In the 380 HSFO segment, all four selected ports remained in the undervalued zone. The weekly average underpricing fell by 7 points in Rotterdam, 3 points in Singapore, 12 points in Fujairah and 9 points in Houston. The MDI index in Fujairah remains above the $100 mark.

As for the VLSFO segment, according to MDI, three ports: Singapore, Fujairah and Houston were in the overcharge zone. Weekly average overprice premiums rose by 5 points in Singapore, 7 points in Fujairah and 36 points in Houston. Rotterdam remained the only undercharged port, with a weekly average undervaluation level decreasing by 16 points.

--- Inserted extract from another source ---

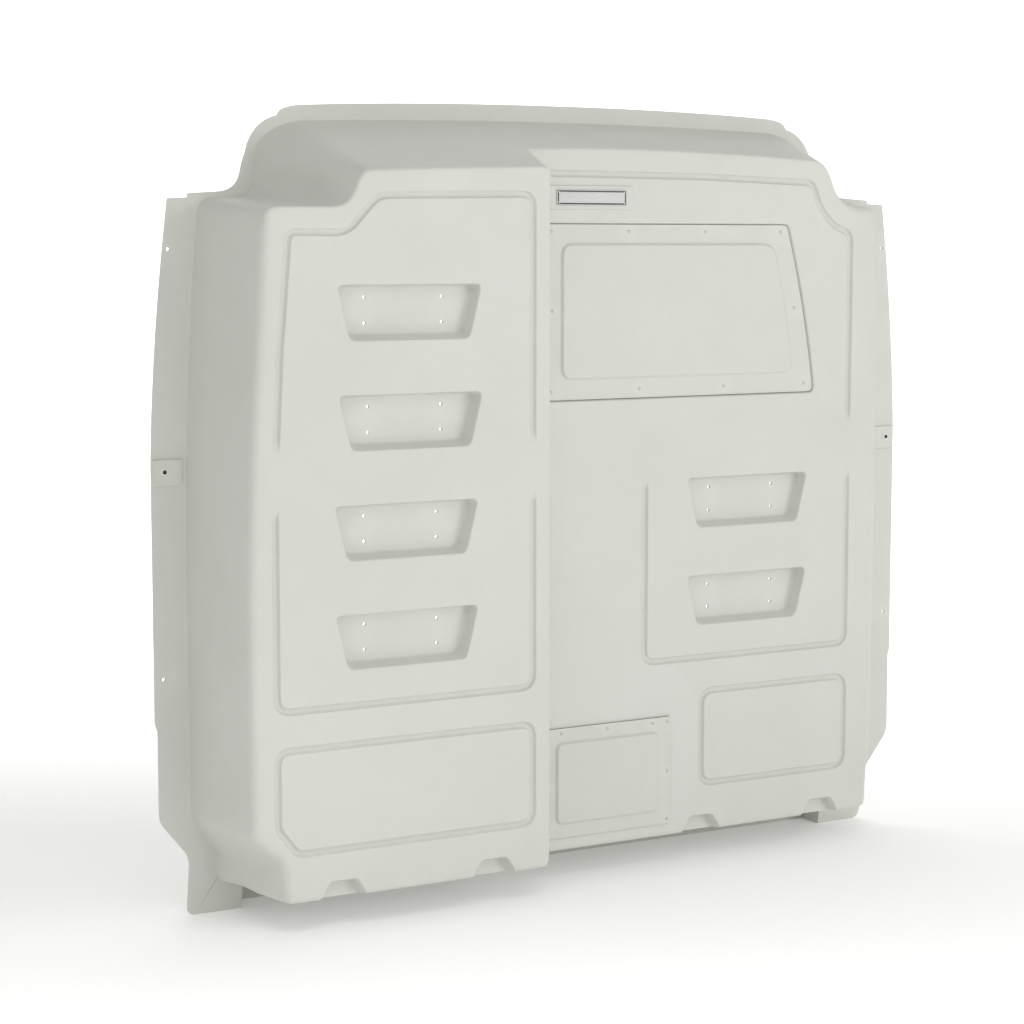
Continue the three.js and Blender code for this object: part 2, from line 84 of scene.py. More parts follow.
SHALLOW_HALF = [
    [656, 58], [659, 134], [662, 178], [666, 640], [667, 960, 661, 1232], [659, 1248, 640, 1249],
    [606, 1250], [572, 1250, 556, 1284], [541, 1335, 508, 1336], [250, 1351, 0, 1350],
]
# Sizes of the rounded edges, which change from side to top above these heights.
EDGE_SIDE, EDGE_TOP, EDGE_FOOT, EDGE_STEP, ROOT_FILLET, STEP_FILLET = 17.0, 5.5, 11.0, 7.0, 2.5, 4.0
DEEP_TOP_Z, SHALLOW_TOP_Z = 1225, 1252
OUTLINE_SOFTENING, SIZE_SOFTENING = 3, 12  # smoothing passes round the bulges
FLANK = {"in": 20, "forward": 120}  # the direction of the flanks where they leave the flange
STEP_FOOT = ((0, 0.0), (0.35, -0.3), (0.7, -1.0), (1.0, -2.2))  # its fillet, as [share, depth]
STEP_FADE, STEP_TUCK = 15, 0.3  # where that fillet fades out, and how far it reaches under the step

POCKET = {"top": 277, "bottom": 230, "height": 95, "depth": 24, "corner": 12}
POCKET_DRAFT = {"side": 7, "top": 4, "bottom": 10}
POCKETS = [(-408.5, 1110, 149, DEEP_Y), (-407, 924, 141, DEEP_Y), (-416, 737, 140, DEEP_Y),
           (-416, 550, 141, DEEP_Y), (361, 740, 145, SHALLOW_Y), (361, 554, 146, SHALLOW_Y)]
POCKET_HOLE = {"radius": 3, "rows": 44, "below_top": 43.5, "shift": -2}
POCKET_LIP, POCKET_FOOT = 2.5, 3.5  # roundings of its mouth and of its floor
TRAPEZOID_COUNTS = [6, 16, 6, 26, 6, 16, 6, 24]  # points in its corners and sides

NOTCH = {"bottom": 90, "top": 50, "height": 32, "depth": 20}
NOTCHES = [(-542, DEEP_Y), (-245, DEEP_Y), (260, SHALLOW_Y), (542, SHALLOW_Y)]
NOTCH_CORNER, NOTCH_LIFT = 7.0, 0.2  # of the line round it, which starts just above the ledge
NOTCH_REACH, NOTCH_TOP_Z = 60, 95  # half the width and the height within which a notch lies
# [distance inside the outline, depth]
NOTCH_SECTION = [[-2.5, 0], [-1, 0.8], [0.5, 4], [3, 16], [4.5, 19], [6.5, 20]]

# [half width, depth] from the edge of a groove to its middle
GROOVE_SECTION = [[7.5, 0], [6.3, 0.6], [5.0, 3.0], [3.6, 4.6], [1.6, 5.2]]
GROOVE_FADE = 22.0
GROOVES = [
    (DEEP_Y, [[-661, 832], [-653, 992], [-636, 1185], [-634, 1199, -619, 1198], [-556, 1197],
              [-528, 1196, -512, 1213], [-480, 1247], [-468, 1260, -446, 1260], [-190, 1264],
              [-167, 1265, -167, 1242], [-167, 832]]),
    (DEEP_Y, [[-664, 740], [-664, 418], [-664, 393, -639, 393], [-192, 393], [-167, 393, -167, 418],
              [-167, 744]]),
    (DEEP_Y, [[-664, 302], [-664, 326, -640, 326], [-191, 326], [-167, 326, -167, 302], [-167, 170],
              [-167, 146, -191, 146], [-618, 146], [-628, 146, -634, 153], [-658, 184],
              [-664, 190, -664, 202], [-664, 302]]),
    (SHALLOW_Y, [[-96, 1304], [250, 1302], [490, 1294], [506, 1294, 512, 1274], [532, 1220, 582, 1203],
                 [597, 1198, 597, 1180], [596, 832]]),
    (SHALLOW_Y, [[128, 742], [128, 420], [128, 397, 151, 397], [572, 397], [596, 397, 596, 420],
                 [596, 740]]),
    (SHALLOW_Y, [[258, 305], [258, 331, 284, 331], [570, 331], [596, 331, 596, 305], [596, 178],
                 [596, 152, 570, 152], [284, 152], [258, 152, 258, 178], [258, 305]]),
]

WINDOW_OUTLINE = [[-87, 903], [-87, 1206], [-87, 1216, -77, 1216], [439, 1216], [449, 1216, 452, 1208],
                  [495, 1058, 514, 909], [515, 892, 502, 892], [-77, 892], [-87, 892, -87, 903]]
WINDOW_FIELD = [[-54, 953], [-54, 1157], [-54, 1179, -32, 1179], [392, 1179], [413, 1179, 421, 1161],
                [448, 1060, 462, 955], [463, 931, 440, 931], [-32, 931], [-54, 931, -54, 953]]
WINDOW = {"recess": 9, "slope": 3, "clear": 2.9, "opening": 8, "sheet": 3, "gasket": 1.5, "raise": 5}
WINDOW_RIVETS = [(-74, 1200), (92, 1200), (261, 1200), (433, 1200), (467, 1056), (492, 911), (305, 911),
                 (116, 911), (-74, 911), (-71, 1056)]
ACCESS = {"x": 45, "z": 187.5, "width": 281, "height": 206, "corner": 4,
          "sheet": 2.5, "gasket": 1, "raise": 5}
ACCESS_FIELD = {"width": 226, "height": 155, "corner": 16, "opening": 10}
ACCESS_RIVETS = [(-88, 281), (-55, 281), (45, 281), (145, 281), (178, 281), (178, 186), (178, 94), (-88, 94),
                 (-88, 186)]
RIVET_HOLE, RIVET_HOLE_SIDES = 2.0, 12
RIVET_HEAD, RIVET_SHANK = 3.2, 1.6

FLANGE_HOLES = [(764.5, 1169), (784.5, 429)]
FLANGE_HOLE_RADIUS = 3.3
SIDE_PAD = {"x": 772.3, "z": 788, "width": 53, "height": 46, "corner": 3, "raise": 4, "slope": 1}
SIDE_SCREW = {"x": 779, "z": 789, "hole": 2.3, "head": 3.6, "shank": 1.9, "length": 26}
WASHER_HEIGHT = 1.2
BADGE = {"x": 7, "z": 1261, "width": 150, "height": 30, "corner": 4, "thickness": 1.2}
BADGE_PAD = {"x": 7, "z": 1261, "width": 178, "height": 44, "corner": 5, "raise": 3, "slope": 1.2}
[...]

In the MGO LS segment, Houston moved into the overvalued zone to be the only overpriced port in this bunker segment. Average weekly premium increased by 29 points. The other three selected ports remained underpriced. Average weekly underprice margins showed an increase in Rotterdam by 9 points, in Singapore by 1 point and in Fujairah by 10 points.

The overall dynamics of the MDI index in major hubs continues to show irregular changes.

More information on the correlation between market prices and the MABUX digital benchmark is available in the “Digital Bunker Prices” section of mabux.com.

DNV reported a robust month for alternative fuel orders, revealing that 23 methanol-fueled vessels were ordered in January. The container segment accounted for approximately 70% of these orders, while the remaining vessels were predominantly in the bulk and RoRo segments. Additionally, the database recorded the addition of 10 LNG-fueled ships, with car carriers and tankers dominating these orders, followed by RoPaxes. January saw a remarkable 24 LNG ship deliveries, marking a record for this segment, which has experienced significant growth in recent years, now totaling 493 LNG-fueled ships globally—a remarkable 100% increase compared to 2021. The methanol-fueled ship orderbook is expanding rapidly, currently standing at 228 confirmed orders. This surge in orders is anticipated to substantially augment the existing global fleet of 29 methanol-fueled ships in the coming years. Moreover, interest in ammonia as a fuel is gaining momentum, evidenced by the confirmation of two orders in January.